Политические обязанности немецкой молодежи
Выступление, состоявшееся 26 февраля 1924 года перед университетским кружком немецкого искусства в Вюрцбурге

Оглавление

В настоящее время Германия находится в состоянии обманчивого спокойствия. Предпринимательский талант отдельных людей позволил, вопреки всем ожиданиям извне, не допустить ужасного спада нашей экономики в той мере, в какой это связано с развалом нашей валюты, однако этого было достаточно, чтобы в самых широких кругах появилось мнение о том, что положение нашего народа действительно улучшилось. Мы с вами стали настолько нищими и настолько нуждающимися, что в результате краха нашего государства и наших надежд, а также того, что заняло их место за последние пять лет, до такой степени растеряли величие и достоинство, что уже сам факт того, что незначительная экономическая жизнь человека начала приобретать более устойчивые формы, вызывает у миллионов чувство, что вот теперь-то все снова в порядке.
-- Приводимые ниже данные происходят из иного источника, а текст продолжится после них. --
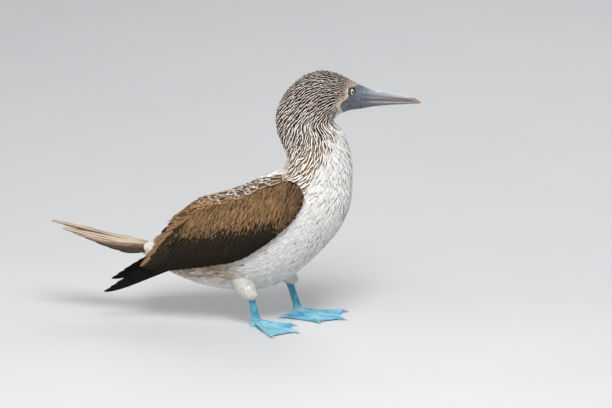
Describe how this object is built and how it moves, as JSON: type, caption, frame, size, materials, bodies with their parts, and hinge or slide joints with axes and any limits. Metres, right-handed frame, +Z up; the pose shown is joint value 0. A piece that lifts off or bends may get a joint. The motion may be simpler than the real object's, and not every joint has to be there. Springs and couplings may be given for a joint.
{
  "type": "blue footed booby",
  "caption": "Standing seabird with a long pointed bill, folded wings, a pointed tail and broad webbed feet, as a still life-size model.",
  "frame": {"origin": "on the floor, under the middle of the bird's extent", "axes": "+X is the way the bird faces, +Z is up, and its right side is towards -Y"},
  "size_m": [0.6146, 0.1928, 0.4271],
  "materials": {
    "streaked_feathers": "soft, cream and dark brown streaks",
    "white_feathers": "soft white",
    "brown_feathers": "soft warm brown, darker on the long feathers",
    "dark_flight_feathers": "blackish with a faint sheen",
    "pale_tail_feathers": "cream to pale brown",
    "grey_horn": "satin horn",
    "yellow_eye": "wet gloss",
    "turquoise_leg_skin": "finely scaled satin skin",
    "blue_web_skin": "satin skin with fine creases",
    "grey_claw": "satin horn"
  },
  "bodies": {
    "root": {"head": "streaked_feathers", "neck": "streaked_feathers", "torso": "white_feathers", "thigh_right": "white_feathers", "thigh_left": "white_feathers", "wing_right": "brown_feathers", "wing_left": "brown_feathers", "primaries_right": "dark_flight_feathers", "primaries_left": "dark_flight_feathers", "tail": "pale_tail_feathers", "bill_upper": "grey_horn", "bill_lower": "grey_horn", "eye_right": "yellow_eye", "eye_left": "yellow_eye", "leg_right": "turquoise_leg_skin", "leg_left": "turquoise_leg_skin", "foot_right": "blue_web_skin", "foot_left": "blue_web_skin", "claw_right_1": "grey_claw", "claw_right_2": "grey_claw", "claw_right_3": "grey_claw", "claw_right_4": "grey_claw", "claw_left_1": "grey_claw", "claw_left_2": "grey_claw", "claw_left_3": "grey_claw", "claw_left_4": "grey_claw"}
  },
  "joints": []
}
С другой стороны, мы переживаем зрелище, которое пока еще является удручающим. Мы с вами отвыкли и забыли, что еще вчера были отдельным народом среди народов мира. Мы стали не только жалкими, но и бесчестными. Право мужчины на свою защиту с оружием в руках, которое теперь признано каждым карликовым племенем, было отнято у нас. Мы больше не принадлежим к ряду независимых наций. Мы стали лишь объектом чужой воли, ненависти и жажды наживы. В то время как сухопутные армии и флотилии по всему миру готовятся к новым завоеваниям, мы с вами платим французской армии немецкими деньгами на немецкой земле – таков наш антимилитаризм. И много ли среди нас тех, кто ощущает от всего этого жгучий стыд? Для бесчисленного множества людей это то условие, с которым можно и нужно смириться, чтобы построить уголок счастья в его тени, и, впрочем, им таки это удается. На протяжении пяти лет мы обладаем системой управления, которая, если придерживаться ее, несмотря на жалкое состояние и позор, позволяет жить превосходной жизнью. Существуют тысячи людей в партийных и государственных учреждениях, которые живут такой жизнью, кормясь за счет суточного содержания и выгодных отношений, а также тысячи, которые отнюдь не считают, что их частные предприятия нуждаются в изменениях.


Немецкая молодежь не разделяет таких взглядов. Сегодня, пожалуй, самым утешительным является то, что такое примирение с бесславной участью встречает крайне незначительное одобрение среди всех слоев населения, в том числе и среди нашей образованной молодежи, несмотря на глубокую нищету, в которой вы по большей части живете, и поэтому во мне живет надежда на то, что немцы, самый молодой и самый сильный народ среди народов Европы, благодаря подрастающему поколению, снова получат возможность играть историческую роль, соответствующую их внутренней силе, их, несмотря на все трудности, крепкому здоровью и созидательным качествам.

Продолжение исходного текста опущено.